Belize and Mexico are two places I regularly go for missions trips and in both places you can’t drink the tap water. It looks fine but is contaminated, so you can’t drink it or you become sick. A few years ago our whole team got sick and it was traced back to a restaurant where they had cooked the chicken we ate in contaminated water. You only have to get sick once to become very careful about what you drink!

Are we as careful about our thoughts? In our text we have a group of Jews who “refused to believe” the good news of God’s love and redemption through Christ and then poisoned others with their judgments. When we stop seeing ourselves and others as loved and worth redeeming, we tend to take up the enemy’s accusations instead. (Revelation 12:10) This is poison. Satan sows suspicion and bitterness toward others in our minds if we let him, and he can even use us to divide homes, friends and churches. He knows that a kingdom divided will not stand and is the master at using poisonous thoughts to bring offense, isolation, envy, and jealousy.

The judgments we make appear to be “the truth,” so we justify ourselves in thinking them and even speaking them, but judgment isn’t the whole truth. God loves people and sent His Son into the world to save us, not to condemn us. (John 3:17) We overcome the accuser by testifying about the blood of the Lamb (Revelation 12:11) which was shed for us and for everyone we know. The whole truth, therefore, is not just what is wrong with people, but must include what God has done through His Son to make them right. (2Corinthians 5:19)

When the children of Israel came out of Egypt, they drank from a water source that was poisonous. Moses cried out to God, and God showed him a tree. (Exodus 15:25) He cut it down, threw it in the water, and it became sweet. God didn’t show him a different place to drink that had pure water; He redeemed that which was bitter and made it sweet. He wants to do the same thing with our thinking. Why don’t we identify our poison, bring it to the cross, and allow God to sweeten our thoughts toward even the most difficult sinners in our lives.

Posted in John, Philippians

Equipped with Peace

“Peace I leave with you; My peace I give you. I do not give to you as the world gives. Do not let your hearts be troubled and do not be afraid.” John 14:27

The peace, or shalom (Hebrew) of Jesus, is vital equipment for the Christian life. It is to act as a guard for us, and as a thermostat for others.

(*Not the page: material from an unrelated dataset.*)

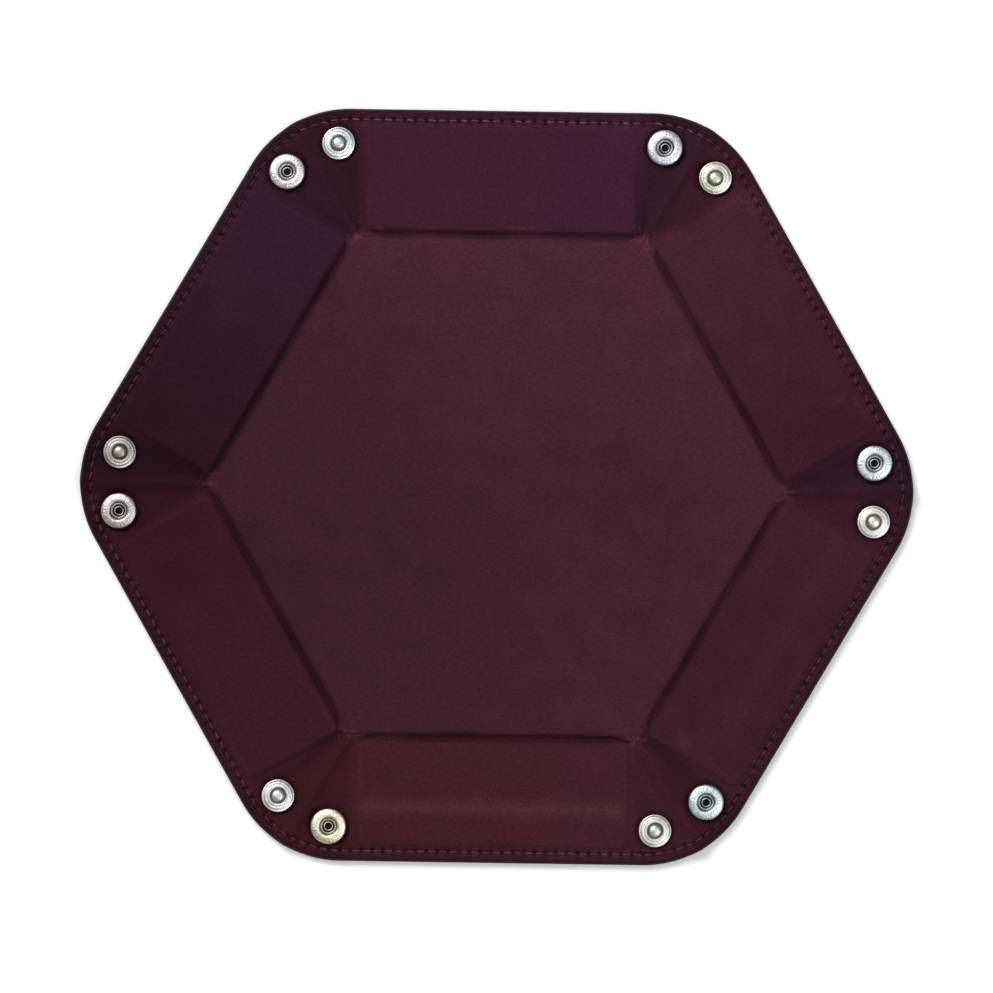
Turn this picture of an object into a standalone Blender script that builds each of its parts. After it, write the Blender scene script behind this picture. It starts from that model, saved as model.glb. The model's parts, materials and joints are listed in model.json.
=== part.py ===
"""Hexagonal folding dice tray, lying open and flat.

A stiff floor and six stiff walls are sandwiched between a velvet lining and a
leatherette cover. Between neighbouring walls the two skins run on without a
board: that soft corner folds outwards into an ear when the walls are raised,
and a press stud, with its socket on one half of the ear and its stud on the
other, holds it shut.

Metres, +Z up. The origin is the middle of the underside. X runs from corner to
corner, Y from flat to flat.
"""
import math

import bmesh
import bpy
from mathutils import Matrix, Vector

# Driving dimensions.
SIDES = 6
TRAY_FLATS = 0.262          # rim to rim, across two opposite walls
FLOOR_FLATS = 0.175         # fold line to fold line
RIM_CORNER_RADIUS = 0.040

LEATHER_THICK = 0.0009
BOARD_THICK = 0.0018
VELVET_THICK = 0.0007
GAP = 0.0003                # clearance between pieces that rest on each other
HALF_GAP = GAP / 2

EAR_BOTTOM = 0.0017         # underside of the soft corner laminate
EAR_TOP = 0.0033            # its velvet face
EAR_FOLD_INSET = 0.0012     # the ear folds this far inside the wall's end
EAR_TIP = 0.0030            # laminate stops this far from the floor's corner along the ear's fold
EAR_CENTRE_TIP = 0.0036     # and this far from it along the corner's centre line
EAR_SPLIT = 0.00025         # half the slit along the ear's own crease
EAR_ARC_STEPS = 5

BOARD_END_INSET = 0.0040    # wall board to the end of its wall
BOARD_FOLD_INSET = 0.0020   # wall board to the floor's fold line
BOARD_RIM_INSET = 0.0065    # wall board to the rim
BOARD_CORNER = 0.0015

SNAP_OUT = 0.03026          # along the corner's centre line, from the floor's corner
SNAP_OFFSET = 0.0102        # to each side of that line
SOCKET_RADIUS = 0.0062
SOCKET_MOUTH = 0.0029
SOCKET_THROAT = 0.0020
SOCKET_HEIGHT = 0.0021
SOCKET_LEDGE = 0.0006       # throat's height above the socket's seat
SOCKET_EDGE = 0.0004        # rounding of the ring's outer edges
SOCKET_SHOULDER = 0.0011    # the ring's top starts this far inside its side
SOCKET_SHOULDER_DROP = 0.0009
STUD_RADIUS = 0.0057
STUD_FLANGE = 0.00045
STUD_BALL = 0.0021
STUD_NECK = 0.0018
STUD_HEIGHT = 0.0020
STUD_BORE = 0.0013
STUD_FLARE = 0.0006         # the neck widens by this much where it meets the flange
STUD_BALL_RISE = 0.0009     # from the flange to the ball's widest point
STUD_CROWN = 0.0010         # the ball's flat top ends this far inside its side
STUD_WALL = 0.0005          # metal left above the ball's hollow
EDGE = 0.0003               # small rounded edges of the turned metal
CAP_RADIUS = 0.0061
CAP_DEPTH = 0.0012
CAP_DOME = ((0.55, 0.92), (0.85, 0.62), (1.0, 0.22))    # shares of the cap's radius and depth
SOCKET_SHANK = 0.0016
STUD_SHANK = 0.0010
STUD_SHANK_DROP = 0.0010    # the shank stops this far below the ball's top
TURNED_STEPS = 24
SHARP_ANGLE = math.radians(35)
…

  1. A guard for us. “Do not be anxious about anything, but in everything, by prayer and petition, with thanksgiving, present your requests to God. And the peace of God, which transcends all understanding, will guard your hearts and minds in Christ Jesus.” (Philippians 4:6-7) The world only gives you peace when all your troubles are solved. The peace Jesus gives is in the midst of troubles. His peace guards us from leading anxious lives that end up burning us out. This is not merely a positive attitude that things will get better, but a tangible presence that acts as a guard against fear and anxiety. We must grow in His peace; we must break the habit of living anxious, fearful lives and learn to practice His presence in the midst of the storm. We put clothes on every morning; let’s not forget to put on the peace He has given us for a guard.
  2. A thermostat for others. When Jesus said, “My peace…”, I think the disciples remembered the power of His peace. When the storm was threatening their lives, Jesus stood and said, “Peace be still.” Then the peace that allowed Jesus to sleep in the storm acted like a thermostat until the entire environment was as at peace as He was. The disciples were living as thermometers (a thermometer only reflects what is in the environment), like the world does, a storm outside had led to a storm of anxiety and fear inside their hearts to the point that they thought they would perish. When they reached the other side they met a demoniac who was so restless, not even chains could hold him. Once again, the peace of Jesus acted like a thermostat until the man came into his right mind and came to share the very peace of God. Think of it: “My peace I give to you.”

To give peace, we must have peace.  I don’t know your circumstances today, but I do know that God wants to give you peace in the midst of them. He then wants us to be a portal of His peace to those around us so that the very atmosphere is filled with the presence of redemption.